In a statement, the Illinois Holocaust Museum in Skokie invited Miller to pay them a visit, but said her remarks trivialized the genocidal damage done by Hitler.

“When you take these horrific moments in our history, and you use them for contemporary purposes in order to fulfill your political objectives, you trample on history and diminish the Holocaust and the memory of Survivors,” museum officials said.

Pritzker, a Democrat, called on Illinois Republicans to condemn Miller’s remarks, and some of them did.

“I outright condemn this garbage,” tweeted U.S. Rep. Adam Kinzinger, who has been at odds with Miller over Pres. Trump. Kinzinger is a Republican who represents Illinois’ 16th District.

“Our elected officials must not normalize, validate, or support Hitler’s memory, quotes, ideology, etc.” said Republican Tim Butler of Springfield, who represents the 87th District in the Illinois House. He sent his message in a tweet that displayed the Bronze Star awarded to his father, an infantryman in Europe during World War Two.

State GOP Chairman Tim Schneider and state Senate Republican Leader Designate Dan McConchie both issued statements condemning Miller’s use of the Hitler quotation, with Schneider urging the congresswoman to apologize.

Meanwhile, the Illinois Legislative Jewish Caucus called on Miller to resign.

“A sitting member of Congress who uses Hitler’s obscene methods for indoctrinating children with racism and fascism as a guidepost, igniting hate and violence, has no place in Congress,” the group of state legislators said in a statement.
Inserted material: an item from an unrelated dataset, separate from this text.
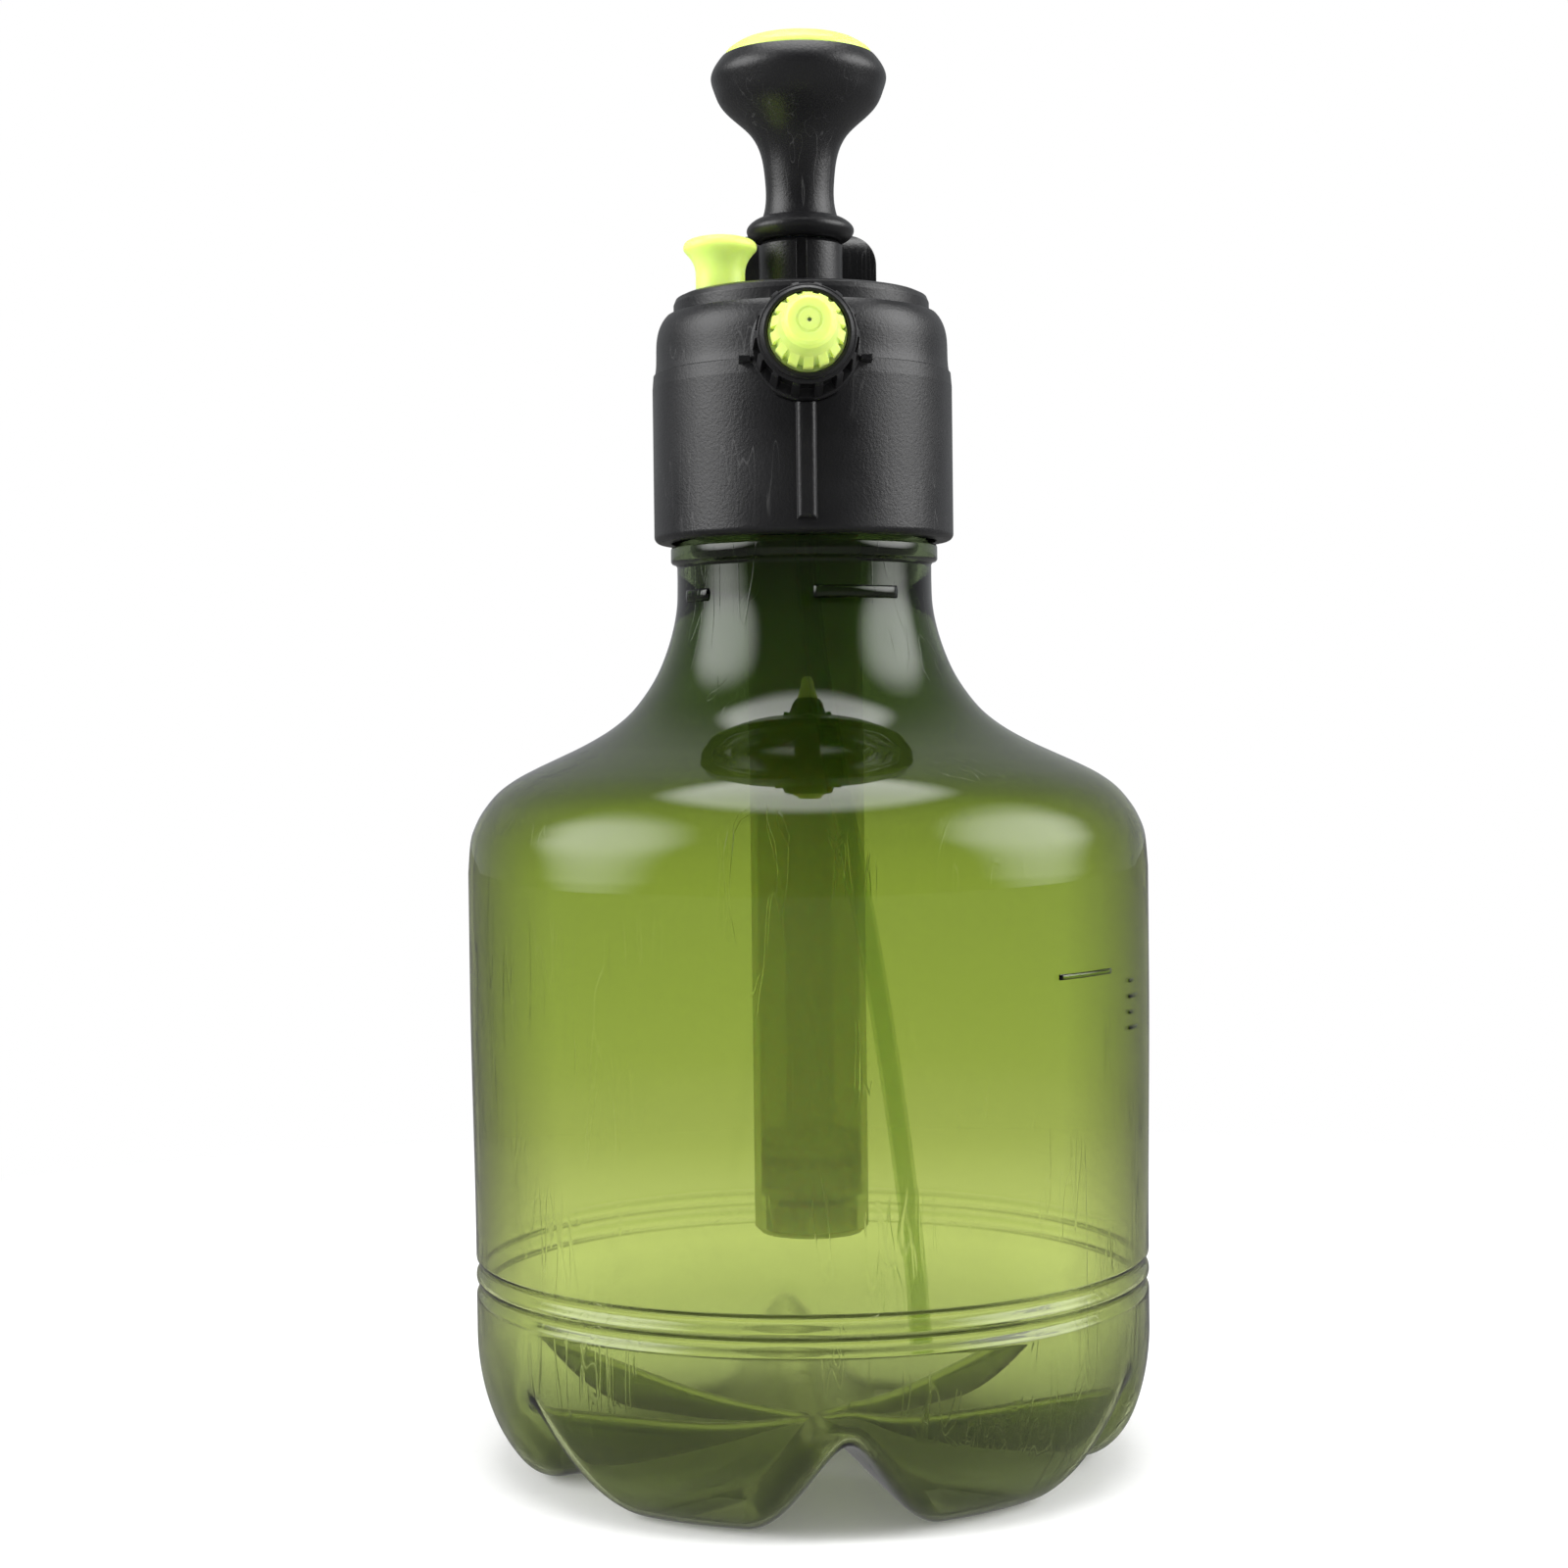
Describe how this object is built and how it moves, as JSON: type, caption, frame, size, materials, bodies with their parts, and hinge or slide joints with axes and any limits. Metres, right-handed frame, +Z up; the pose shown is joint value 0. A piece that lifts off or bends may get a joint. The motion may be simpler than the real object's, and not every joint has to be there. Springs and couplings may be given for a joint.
{
  "type": "pump pressure sprayer",
  "caption": "Hand pump pressure sprayer: clear bottle, screw-on head with pump knob, thumb lever, relief valve and adjustable nozzle.",
  "frame": {"origin": "centre of the plane that the feet stand on", "axes": "+Z up along the pump's axis, nozzle towards -Y, grip towards +Y, relief valve on the -X side"},
  "size_m": [0.154, 0.154, 0.323],
  "materials": {
    "bottle_pet": "clear green blow-moulded PET, glossy, lightly scratched",
    "black_satin": "satin black moulded polypropylene, fine grain",
    "yellow_green": "slightly translucent yellow-green moulded plastic",
    "milky_plastic": "milky natural polypropylene",
    "hose_plastic": "clear flexible PVC tube",
    "black_rubber": "nitrile rubber",
    "spring_steel": "stainless spring wire",
    "white_plastic": "white acetal"
  },
  "bodies": {
    "bottle": {"bottle": "bottle_pet"},
    "gasket": {"neck_gasket": "black_rubber"},
    "head": {"head_body": "black_satin", "top_cover": "black_satin", "pump_barrel": "milky_plastic", "barrel_seal": "black_rubber", "valve_cage": "milky_plastic", "pump_guide": "black_satin", "rod_seal": "black_rubber", "valve_cap": "white_plastic", "stem_seal": "black_rubber", "valve_spring": "spring_steel", "relief_spring": "spring_steel", "dip_tube": "hose_plastic", "lever_pins": "spring_steel", "nozzle_nut": "black_satin", "nozzle_spigot": "white_plastic"},
    "piston": {"piston": "white_plastic", "piston_ring": "black_rubber"},
    "plunger": {"pump_rod": "white_plastic", "pump_knob": "black_satin", "knob_cap": "yellow_green"},
    "check_valve": {"check_valve": "black_rubber"},
    "lever": {"thumb_lever": "black_satin"},
    "spray_valve": {"spray_valve_stem": "white_plastic", "seat_seal": "black_rubber"},
    "relief_valve": {"relief_knob": "yellow_green", "relief_seal": "black_rubber"},
    "cap_seal": {"nozzle_oring": "black_rubber"},
    "spray_cap": {"nozzle_cap": "yellow_green", "swirl_core": "white_plastic"}
  },
  "joints": [
    {"name": "head_rise", "type": "slide", "parent": "bottle", "child": "gasket", "axis": [0, 0, 1], "range_m": [0, 0.006]},
    {"name": "head_unscrew", "type": "hinge", "parent": "gasket", "child": "head", "pos_m": [0, 0, 0.22], "axis": [0, 0, 1], "range_deg": [0, 540]},
    {"name": "pump_stroke", "type": "slide", "parent": "head", "child": "piston", "axis": [0, 0, 1], "range_m": [0, 0.155]},
    {"name": "knob_turn", "type": "hinge", "parent": "piston", "child": "plunger", "pos_m": [0, 0, 0.3], "axis": [0, 0, 1], "continuous": true},
    {"name": "check_valve_lift", "type": "slide", "parent": "head", "child": "check_valve", "axis": [0, 0, -1], "range_m": [0, 0.0015]},
    {"name": "thumb_press", "type": "hinge", "parent": "head", "child": "lever", "pos_m": [0, 0.004, 0.2534], "axis": [-1, 0, 0], "range_deg": [0, 5.8], "stiffness_Nm_per_rad": 1.5},
    {"name": "spray_valve_lift", "type": "slide", "parent": "head", "child": "spray_valve", "axis": [0, 0, 1], "range_m": [0, 0.0028], "deforming": ["valve_spring"]},
    {"name": "relief_pull", "type": "slide", "parent": "head", "child": "relief_valve", "axis": [0, 0, 1], "range_m": [0, 0.0045], "stiffness_N_per_m": 600, "deforming": ["relief_spring"]},
    {"name": "cap_travel", "type": "slide", "parent": "head", "child": "cap_seal", "axis": [0, -1, 0], "range_m": [0, 0.003]},
    {"name": "cap_turn", "type": "hinge", "parent": "cap_seal", "child": "spray_cap", "pos_m": [0, -0.06, 0.2484], "axis": [0, -1, 0], "range_deg": [0, 540]}
  ],
  "couplings": [
    {"joint": "head_rise", "follows": "head_unscrew", "m_per_rad": 0.00063662},
    {"joint": "spray_valve_lift", "follows": "thumb_press", "m_per_rad": 0.0265},
    {"joint": "cap_turn", "follows": "cap_travel", "rad_per_m": 3141.6}
  ]
}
The U.S. Holocaust Memorial Museum in Washington D.C. also commented, saying it “unequivocally condemns any leader trying to advance a position by claiming Adolf Hitler was ‘right’”.

Miller did not immediately respond to a request for comment on the Hitler remark Wednesday. Her day was disrupted when pro-Trump extremists stormed the Capitol Building while Congress was engaged in the certification of electoral ballots. Miller had announced she was joining a group of Republicans who would contest ballots in certain states that had voted for Democrat Joe Biden.

Later in the day, Miller published a post on her campaign Facebook page, saying she was safe, and that despite America’s divisions, there was no excuse for the violence that had occurred. But she made no mention of her reference to Hitler at Tuesday’s rally, or the storm of criticism that came in response.